**GIVEN DATA:**
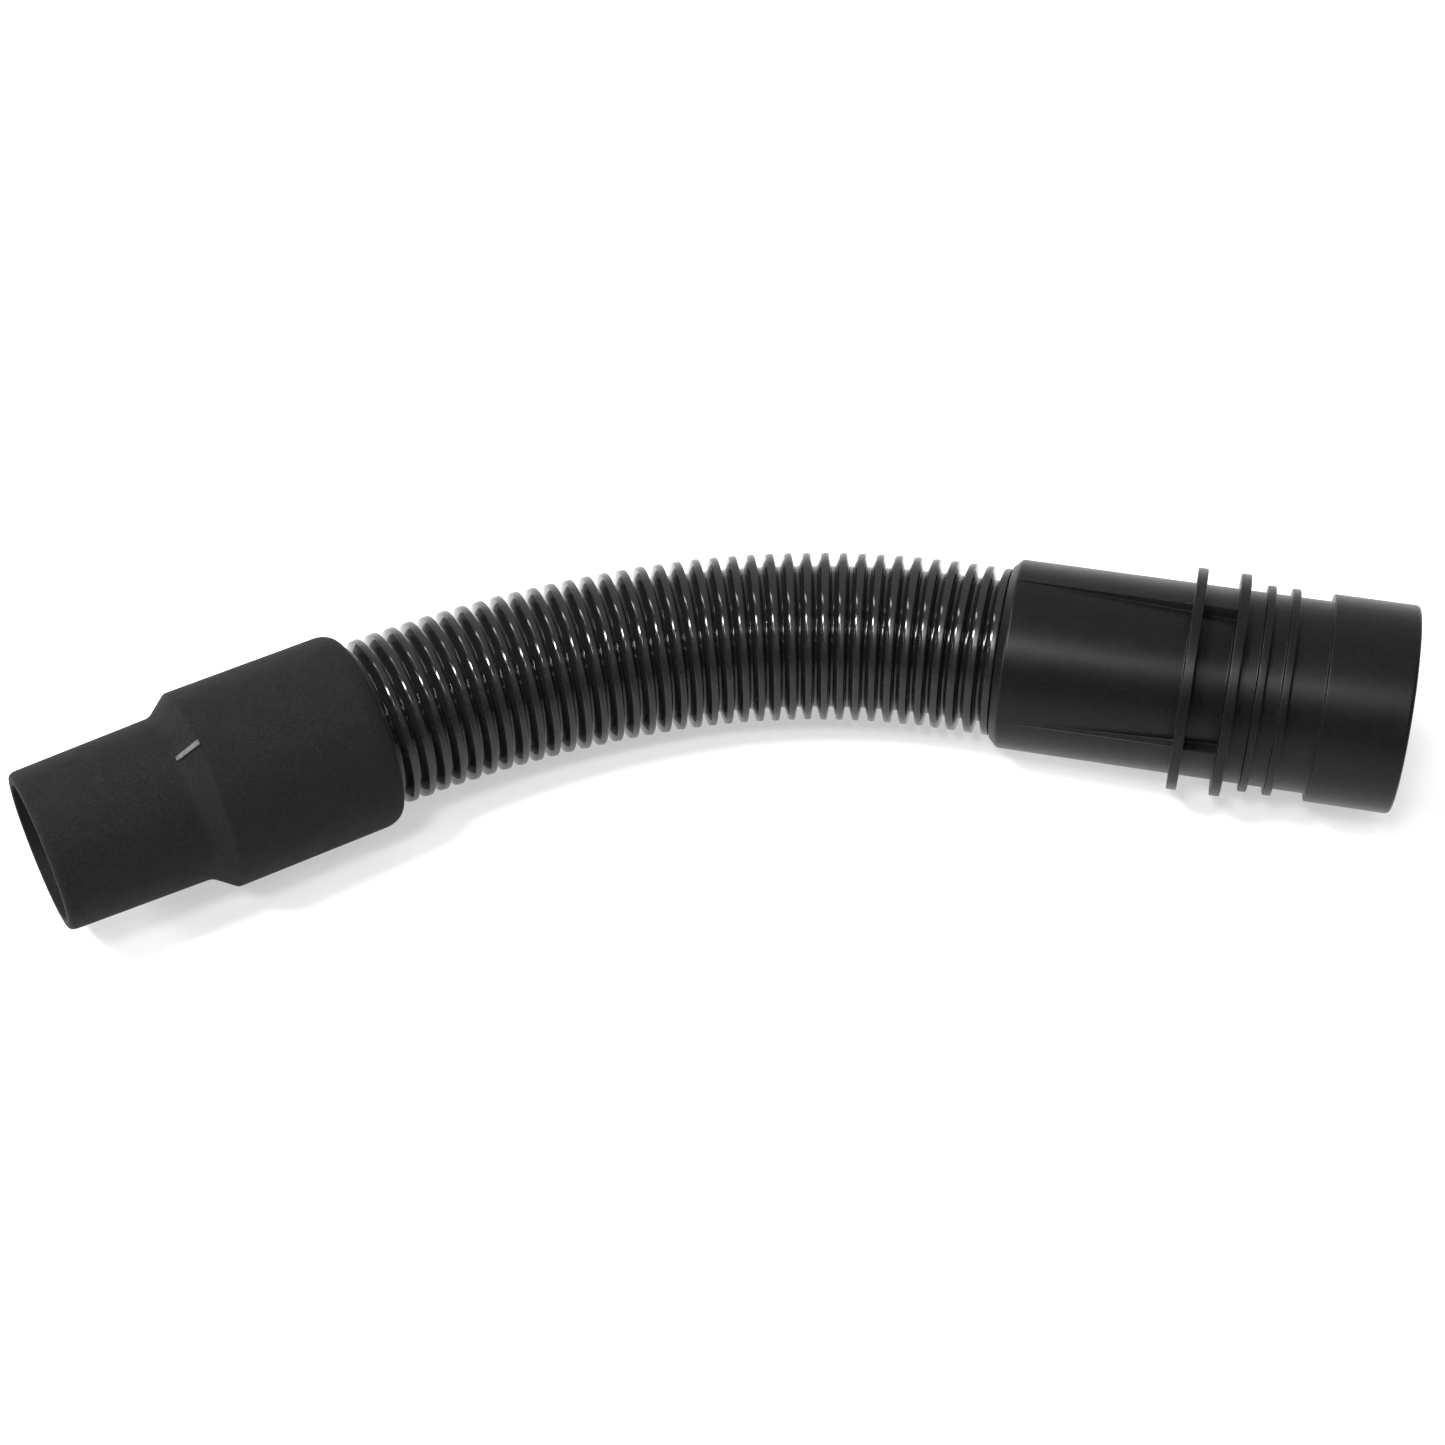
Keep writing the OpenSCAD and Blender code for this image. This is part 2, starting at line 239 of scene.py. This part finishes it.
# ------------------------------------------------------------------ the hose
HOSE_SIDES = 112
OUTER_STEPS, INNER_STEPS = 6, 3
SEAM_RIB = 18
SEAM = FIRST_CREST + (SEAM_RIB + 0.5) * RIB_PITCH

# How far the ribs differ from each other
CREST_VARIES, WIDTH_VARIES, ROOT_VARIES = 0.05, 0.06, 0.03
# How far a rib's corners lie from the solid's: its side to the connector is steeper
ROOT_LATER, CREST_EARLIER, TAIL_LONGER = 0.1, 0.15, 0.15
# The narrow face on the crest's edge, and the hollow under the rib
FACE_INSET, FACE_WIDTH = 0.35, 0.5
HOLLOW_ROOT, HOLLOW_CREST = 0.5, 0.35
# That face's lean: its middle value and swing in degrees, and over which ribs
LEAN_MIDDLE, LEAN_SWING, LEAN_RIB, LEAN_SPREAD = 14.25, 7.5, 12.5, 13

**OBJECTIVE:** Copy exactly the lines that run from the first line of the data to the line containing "SEAM = FIRST_CREST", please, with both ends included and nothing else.

**CORRECT RESPONSE:**
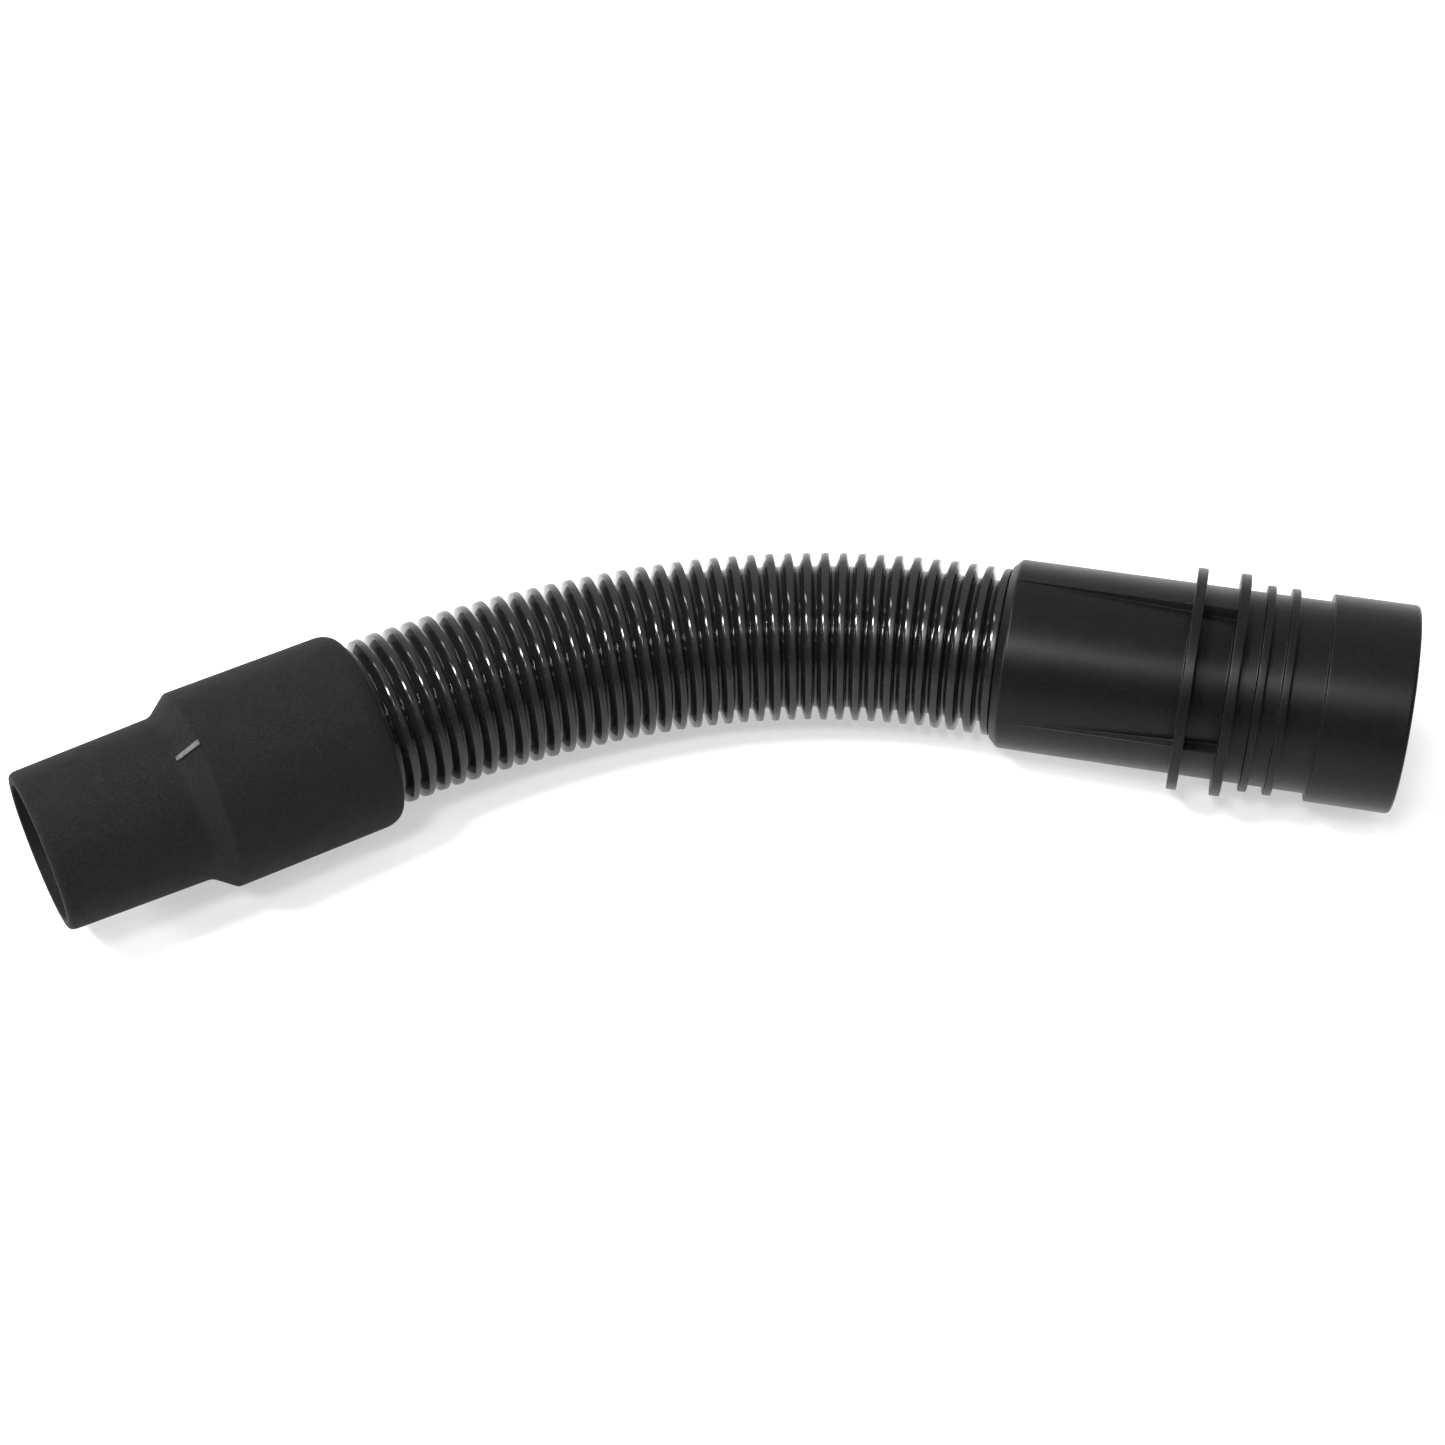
Keep writing the OpenSCAD and Blender code for this image. This is part 2, starting at line 239 of scene.py. This part finishes it.
# ------------------------------------------------------------------ the hose
HOSE_SIDES = 112
OUTER_STEPS, INNER_STEPS = 6, 3
SEAM_RIB = 18
SEAM = FIRST_CREST + (SEAM_RIB + 0.5) * RIB_PITCH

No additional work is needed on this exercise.